I admit to some eye-rolling during questions about Klingon honor and rituals -- I can't even keep all the Jewish holidays' Hebrew names straight, let alone Klingon feasts. And questions about the size of Nomad and the amounts of information stored on various computers don't seem fair -- if I had that kind of memory for numbers, I'd be a scientist instead of a science fiction researcher. Still, I'm glad someone else was taking notes. Rumor overwhelmingly indicates that the next Trek series will be a prequel to the original, set in the days before the Federation. There's already so much Trek history to study, and it's not even consistent from series to series.

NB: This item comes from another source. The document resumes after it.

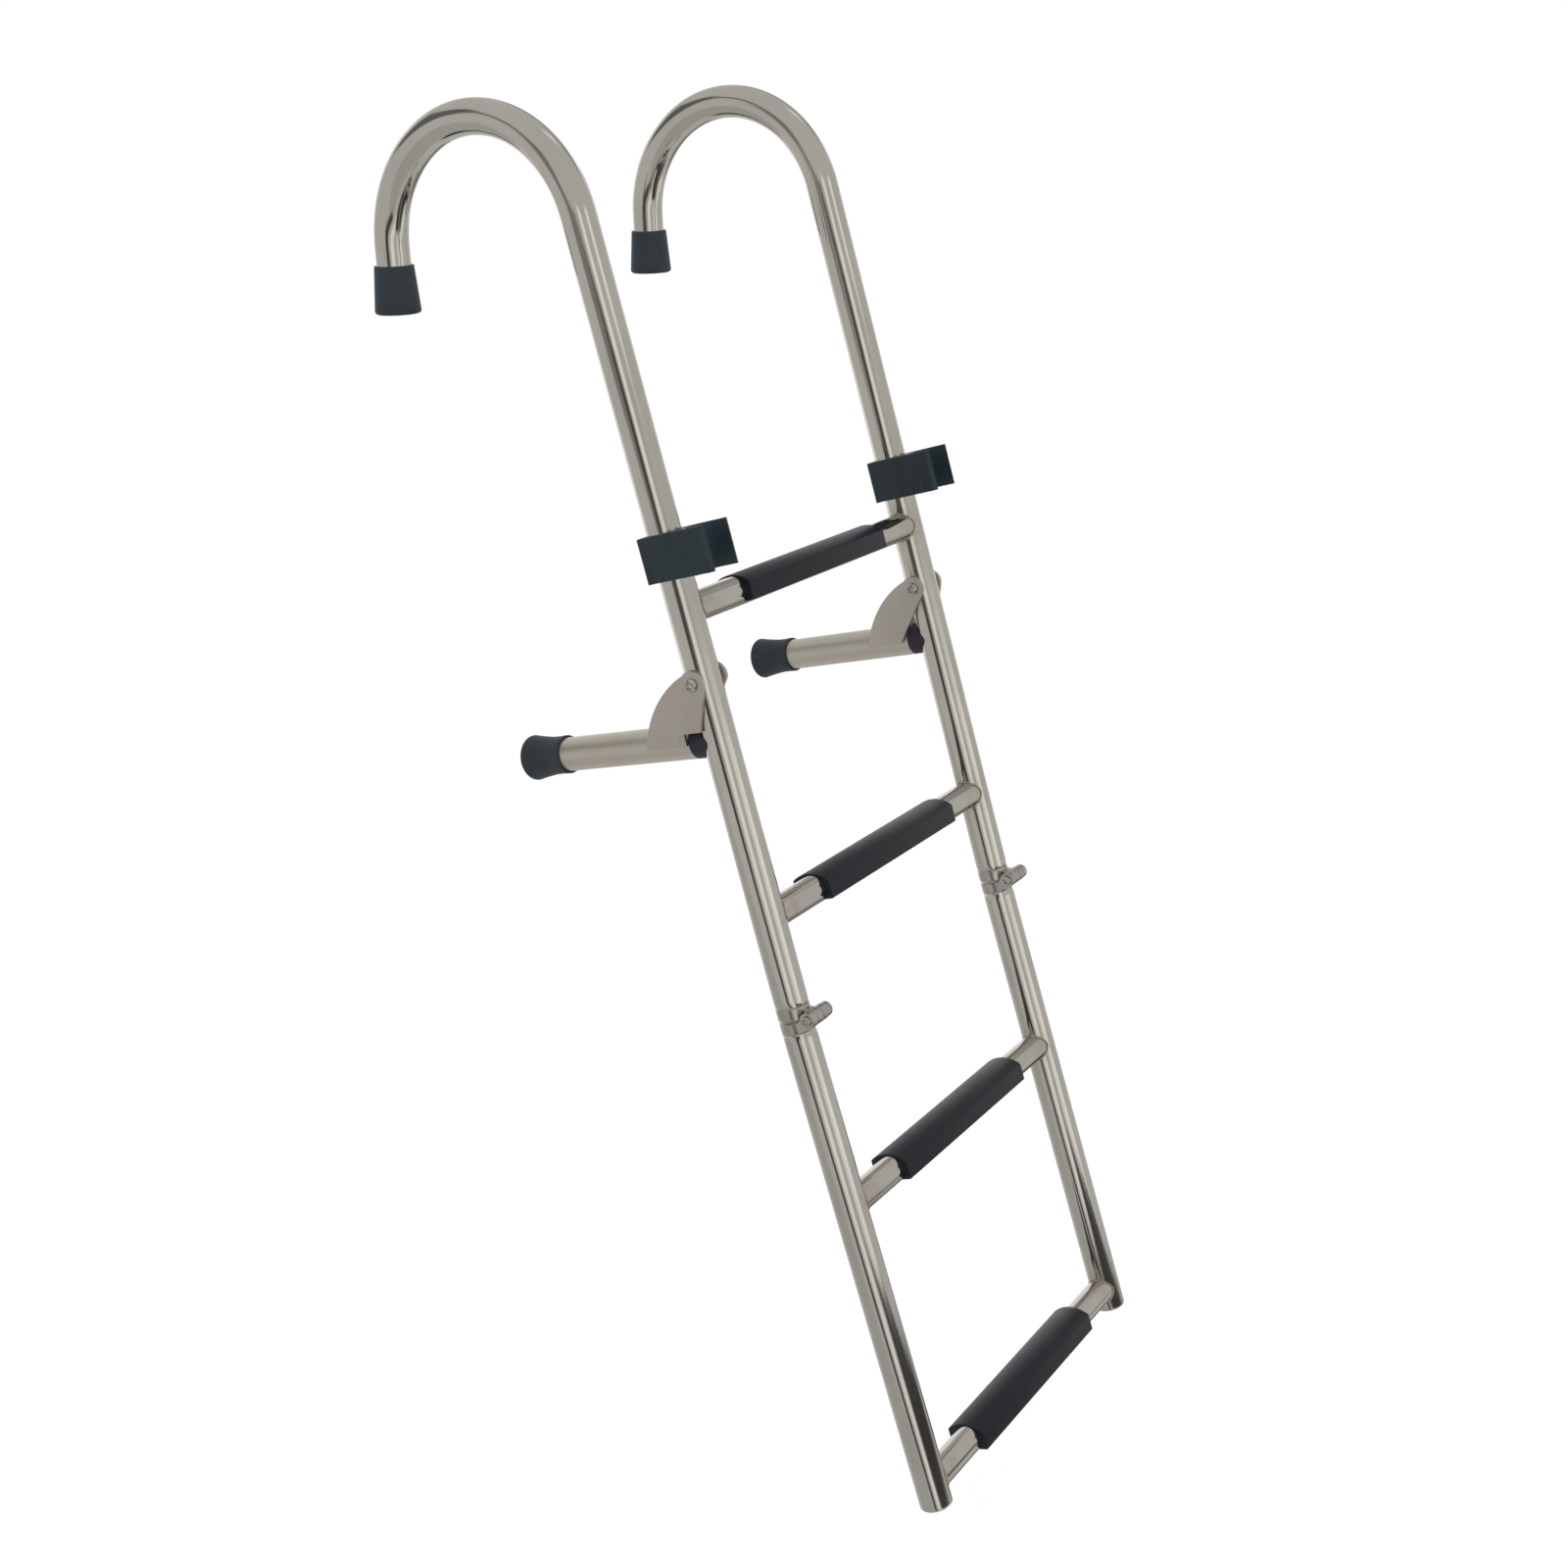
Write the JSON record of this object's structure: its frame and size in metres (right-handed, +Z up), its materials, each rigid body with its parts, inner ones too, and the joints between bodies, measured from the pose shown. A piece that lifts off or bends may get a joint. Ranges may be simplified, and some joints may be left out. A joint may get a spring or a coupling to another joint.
{
  "type": "folding boat ladder",
  "caption": "Folding hook-over boat ladder of stainless tube with padded steps, a mid-height hinge, swing-out hull standoffs and clips that hold the folded lower half.",
  "frame": {"origin": "gunwale seat: midway between the two hooks, at the inner crown of their bend", "axes": "+Z up, +Y towards the boat, +X across the ladder; the rails lean 15 degrees, as the ladder hangs in use"},
  "size_m": [0.3533, 0.4661, 1.0262],
  "materials": {
    "polished_stainless": "polished stainless tube",
    "cast_stainless": "tumbled stainless casting",
    "satin_plate": "satin stainless sheet",
    "fastener_stainless": "bright stainless fastener",
    "black_rubber": "moulded rubber, blue-black",
    "black_plastic": "moulded plastic, blue-black",
    "tread_plastic": "moulded tread, blue-black, fine grain"
  },
  "bodies": {
    "upper_frame": {"upper_rail_left": "polished_stainless", "hook_tip_left": "black_rubber", "rail_clip_left": "black_plastic", "hinge_upper_left": "cast_stainless", "hinge_pin_left": "cast_stainless", "pivot_bolt_left": "fastener_stainless", "pivot_nut_left": "fastener_stainless", "upper_rail_right": "polished_stainless", "hook_tip_right": "black_rubber", "rail_clip_right": "black_plastic", "hinge_upper_right": "cast_stainless", "hinge_pin_right": "cast_stainless", "pivot_bolt_right": "fastener_stainless", "pivot_nut_right": "fastener_stainless", "step_1_tube": "polished_stainless", "step_1_tread": "tread_plastic", "step_2_tube": "polished_stainless", "step_2_tread": "tread_plastic"},
    "lower_frame": {"hinge_lower_left": "cast_stainless", "lower_rail_left": "polished_stainless", "rail_end_cap_left": "cast_stainless", "hinge_lower_right": "cast_stainless", "lower_rail_right": "polished_stainless", "rail_end_cap_right": "cast_stainless", "step_3_tube": "polished_stainless", "step_3_tread": "tread_plastic", "step_4_tube": "polished_stainless", "step_4_tread": "tread_plastic"},
    "standoff_left": {"standoff_tube_left": "polished_stainless", "standoff_outer_plate_left": "satin_plate", "standoff_inner_plate_left": "satin_plate", "standoff_saddle_left": "black_plastic", "standoff_foot_left": "black_rubber"},
    "standoff_right": {"standoff_tube_right": "polished_stainless", "standoff_outer_plate_right": "satin_plate", "standoff_inner_plate_right": "satin_plate", "standoff_saddle_right": "black_plastic", "standoff_foot_right": "black_rubber"}
  },
  "joints": [
    {"name": "lower_frame_fold", "type": "hinge", "parent": "upper_frame", "child": "lower_frame", "pos_m": [0, -0.25328, -0.612], "axis": [-1, 0, 0], "range_deg": [0, 178.7]},
    {"name": "standoff_fold_left", "type": "hinge", "parent": "upper_frame", "child": "standoff_left", "pos_m": [-0.1545, -0.17073, -0.36961], "axis": [1, 0, 0], "range_deg": [0, 88]},
    {"name": "standoff_fold_right", "type": "hinge", "parent": "upper_frame", "child": "standoff_right", "pos_m": [0.1545, -0.17073, -0.36961], "axis": [1, 0, 0], "range_deg": [0, 88]}
  ]
}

One can only hope that Brannon Braga will take the time to study the details so meticulously explained in The Star Trek Encyclopedia and other volumes, and will test himself with The Definitive Star Trek Trivia Books to make sure he keeps his facts straight.
2) "Woman in Four Dimensions"
4) Subcommander T'Rul
5) Pioneer 10
8) Antos IV
9) The Vaskans and the Kyrians
10) They both visited ancient Greece
PS) Lieutenant DeSalle appeared in "The Squire of Gothos," "This Side of Paradise," and "Catspaw."